Gewit ijzeren toegangshek aan decoratieve ijzeren pijlers aan de straat. Op het zuidoosten georiënteerd herenhuis van twee bouwlagen en zeven traveeën onder parallelle zadeldaken (pannen), voorste dak met rechts aandak, kortere achterste dak rechts afgewolfd. In kern opklimmend tot de 16de eeuw of begin 17de eeuw (zie overwelfde kelder onder de rechtse travee met twee gedrukte gewelven voorzien van fijne stuckruisribben). Waarschijnlijk in de tweede helft van de 18de eeuw aangepast en vergroot; nog lichte wijzigingen uit de 19de en de 20ste eeuw. Kleine jaarsteen met opschrift "ANNO/ 1732" boven de voordeur geplaatst onder de huidige eigenaars en naar verluidt verwijzend naar een archivale bron in verband met het buitengoed. Bepleisterde en witgeschilderde lijstgevel met rechthoekige vensters voorzien van hardstenen lekdorpel en persiennes. Rechts benedenvenster benut als deurvenster met trap (zes treden). Rondboogdeur in een eind 18de-eeuwse rechthoekige hardstenen omlijsting met hol beloop op neuten, lamberkijnen in de hoeken en onder rechte kroonlijst. Deur voorts met waaier, oorspronkelijke vergrendeling en slot. Aflijnend hoofdgestel met gelede architraaflijst en uitspringende kroonlijst op klossen.
Interieur: elementen uit de 18de en de 19de eeuw. Rode tegelvloer in een benedenkamer en aansluitende gang met houten trap voorzien van gesculpteerde trappaal uit de tweede helft van de 18de eeuw. Brede open haard met geprofileerde houten haardlijst in opkamer. Bepleisterde zolderingen met 18de-eeuws stuclijstwerk op bovenverdieping. Drie bovenkamers met schouw met stucdecoratie.
Tegen de zuidwestelijke walgracht, vroegere jeneverstokerij opgericht in 1831, na verkoop in 1837 gewijzigd tot paardenstal voor luxepaarden. Heden een grotendeels tot garage en stookplaats aangepast klein gebouw onder pannen zadeldak; gewitte bepleisterde voorgevel.

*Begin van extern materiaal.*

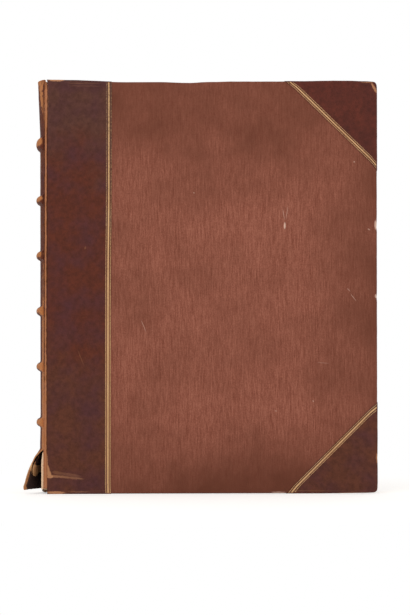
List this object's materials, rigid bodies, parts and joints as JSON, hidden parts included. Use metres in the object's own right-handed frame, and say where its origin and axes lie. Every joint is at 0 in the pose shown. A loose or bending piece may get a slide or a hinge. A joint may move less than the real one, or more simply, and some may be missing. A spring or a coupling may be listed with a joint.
{
  "type": "antique leather book",
  "caption": "Large old half-leather book: rounded spine with raised bands and a torn tail, leather corners, ribbed cloth sides and gilt fillets; both covers open.",
  "frame": {"origin": "on the surface the book stands on, under the middle of its box, with the book upright on the tail edges of its covers", "axes": "+X from the spine to the fore-edge, +Y from the front cover to the back cover, +Z from tail to head"},
  "size_m": [0.2824, 0.0418, 0.33],
  "materials": {
    "leather": "worn dark brown calf, tan where rubbed",
    "cloth": "matt ribbed book cloth, faded red-brown",
    "gold_leaf": "dull tooled gold leaf",
    "board": "matt rope-fibre board",
    "leaves": "matt aged rag paper",
    "endpaper": "matt aged laid paper",
    "lining_paper": "matt, stained with old glue",
    "endband_silk": "faded thread",
    "hemp_cord": "matt twisted hemp"
  },
  "bodies": {
    "text_block": {"text_block": "leaves", "front_free_endpaper": "endpaper", "back_free_endpaper": "endpaper", "spine_leather": "leather", "spine_lining": "lining_paper", "head_endband": "endband_silk", "tail_endband": "endband_silk", "sewing_cord_1": "hemp_cord", "sewing_cord_2": "hemp_cord", "sewing_cord_3": "hemp_cord", "sewing_cord_4": "hemp_cord", "sewing_cord_5": "hemp_cord", "sewing_cord_6": "hemp_cord"},
    "front_cover": {"front_board": "board", "front_lacing_slips": "hemp_cord", "front_cloth_side": "cloth", "front_spine_side_leather": "leather", "front_spine_side_gilt_fillet": "gold_leaf", "front_pastedown": "endpaper", "front_head_corner_leather": "leather", "front_head_corner_gilt_fillet": "gold_leaf", "front_tail_corner_leather": "leather", "front_tail_corner_gilt_fillet": "gold_leaf"},
    "back_cover": {"back_board": "board", "back_lacing_slips": "hemp_cord", "back_cloth_side": "cloth", "back_spine_side_leather": "leather", "back_spine_side_gilt_fillet": "gold_leaf", "back_pastedown": "endpaper", "back_head_corner_leather": "leather", "back_head_corner_gilt_fillet": "gold_leaf", "back_tail_corner_leather": "leather", "back_tail_corner_gilt_fillet": "gold_leaf"}
  },
  "joints": [
    {"name": "front_cover_hinge", "type": "hinge", "parent": "text_block", "child": "front_cover", "pos_m": [-0.12282, -0.02105, 0.165], "axis": [0, 0, -1], "range_deg": [0, 180]},
    {"name": "back_cover_hinge", "type": "hinge", "parent": "text_block", "child": "back_cover", "pos_m": [-0.12282, 0.02105, 0.165], "axis": [0, 0, 1], "range_deg": [0, 180]}
  ]
}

In het bijbehorende park staan enkele door hun omvang merkwaardige bomen: treures (omtrek 2,47 meter), veldesdoorn (omtrek 2,85 meter, derde plaats in rangorde van omvang op nationaal vlak), moerbei (omtrek 2,20 meter) en bruine beuk (omtrek 4,14 meter).
- RYCKAERT M., Het bedrijfsleven te Zomergem, in Appeltjes van het Meetjesland, Jaarboek 36, 1985, p. 164.
- "Ter Walle" in heden en verleden (1-6), in Ons soldatenblad, XXX, 5, 1983, p. 86-88; XXXI, 3, 1984, p. 25-26; XXXI, 4, 1984, p. 37-39; XXXI, 6, 1984, p. 57-59; XXXII, 1, 85, p. 7-8; XXXII, 2, 1985, p. 9-11.